Der Kunstgießer Hermann Gladenbeck (1827–1918)

Mehrere Berliner Sehenswürdigkeiten sind Publikumslieblinge, der Neptunbrunnen vor dem Roten Rathaus etwa oder die »Goldelse« hoch über 'm Großen Stern. Das Wasserspiel schuf Reinhold Begas (1831–1911; BM 11/96), die 125 Jahre alte Viktoria gestaltete Friedrich Drake (1805–1882) – wer aber hat die Skulpturen gegossen?
     Von Hermann Gladenbeck ist die Rede. Zahlreiche Standbilder künden von seinem Können hierzulande wie in der Fremde: In Philadelphia reitet Georg Washington, Humboldt wacht in Chicago, in Hannover, Wittenberg, Magdeburg, Eisleben und Koblenz andere Denkwürdige.

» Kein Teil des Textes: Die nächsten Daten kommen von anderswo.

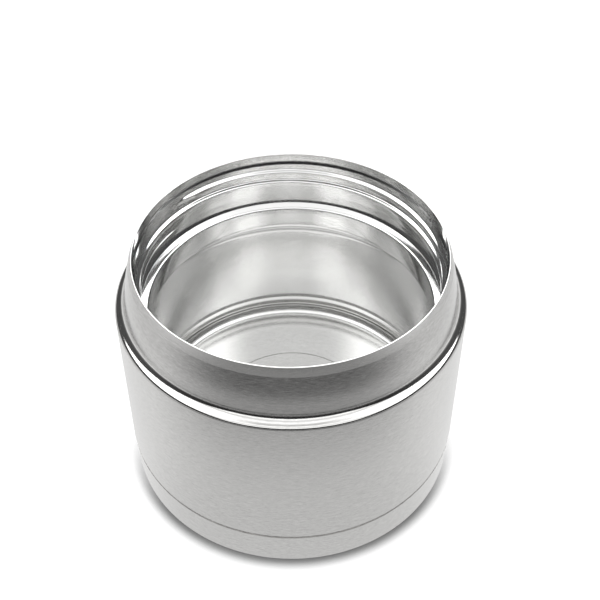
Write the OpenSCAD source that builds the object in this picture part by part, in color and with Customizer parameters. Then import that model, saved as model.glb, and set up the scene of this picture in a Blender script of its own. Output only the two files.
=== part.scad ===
// Insulated food jar: two steel skins with a vacuum between them, a rolled screw mouth and a pressed base cup.
// Millimetres, +Z up. The origin is the centre of the base, on the table.

/* [Body] */
// Height from the table to the rim
jar_h = 89; // [75:0.5:160]
// How far the body's side stands out past the rim
shoulder_w = 7; // [5.8:0.1:12]
// Space between the body's wall and the cavity's wall
vacuum_gap = 5.3; // [4:0.1:8]
// Thickness of the steel sheet
sheet = 0.5; // [0.35:0.05:0.7]
// Smallest inside radius of a bend in the sheet
bend = 0.3; // [0.2:0.05:0.5]
// Fall of the shoulder ledge, in degrees below level
shoulder_fall = 22; // [8:1:35]
// Outside radius of the shoulder's edge
shoulder_round = 1.1; // [1:0.05:1.4]

/* [Neck] */
// Outside diameter of the rim
rim_d = 101.6; // [92:0.2:130]
// Thickness of each skin where the two are welded at the rim
lip_sheet = 0.25; // [0.2:0.05:0.35]
// Height of the land below the rim on which the skins touch
weld_land = 1; // [0.6:0.1:1.6]
// Height of the lip band below the rim
lip_band = 3; // [2.6:0.1:4]
// Growth in radius over the lip band
lip_flare = 1.1; // [0.9:0.05:1.4]
// Growth in radius from the lip band down to the shoulder
neck_flare = 2.9; // [1.5:0.1:3.2]
// Height of the neck, from the shoulder up to the rim
neck_h = 17.5; // [14:0.5:30]

/* [Mouth thread] */
// Step in radius from the lip in to the threaded wall
thread_step = 0.5; // [0.2:0.05:0.7]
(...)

In Essen harrt ehern Kanonenkönig Krupp, lautlos tutet der Bläser in Dortmund, während Bahnreisende bei der Fahrt über die Kölner Rheinbrücke kolossale Preußenkönige anstaunen können.
     Carl Gustav Hermann Gladenbeck, geboren am 24. Januar 1827 in Berlin, begann 1841 eine Lehre in der damals modernsten

Hermann Gladenbeck
Fabrik ihrer Art, der Eisengießerei & Maschinenbauanstalt Egells (Franz Anton Egells, 1788–1854; BM 3/96), deren Schlote gleich um die heimatliche Ecke am Oranienburger Tor qualmten. Später lernte und arbeitete er bei Christoph Heinrich Fischer, dem seinerzeit bedeutendsten Gießer, »Bronceur und acad. Künstler«, der 1824 die Gießereischule in Berlin begründet hatte und im Königlichen Gießhaus seine Kunst betrieb. In dessen Werkstatt war er am Guß der stolzen Amazone von August Kiss (1802–1865) beteiligt, die vor dem Alten Museum bis heute anmutig eine Wildkatze spießt.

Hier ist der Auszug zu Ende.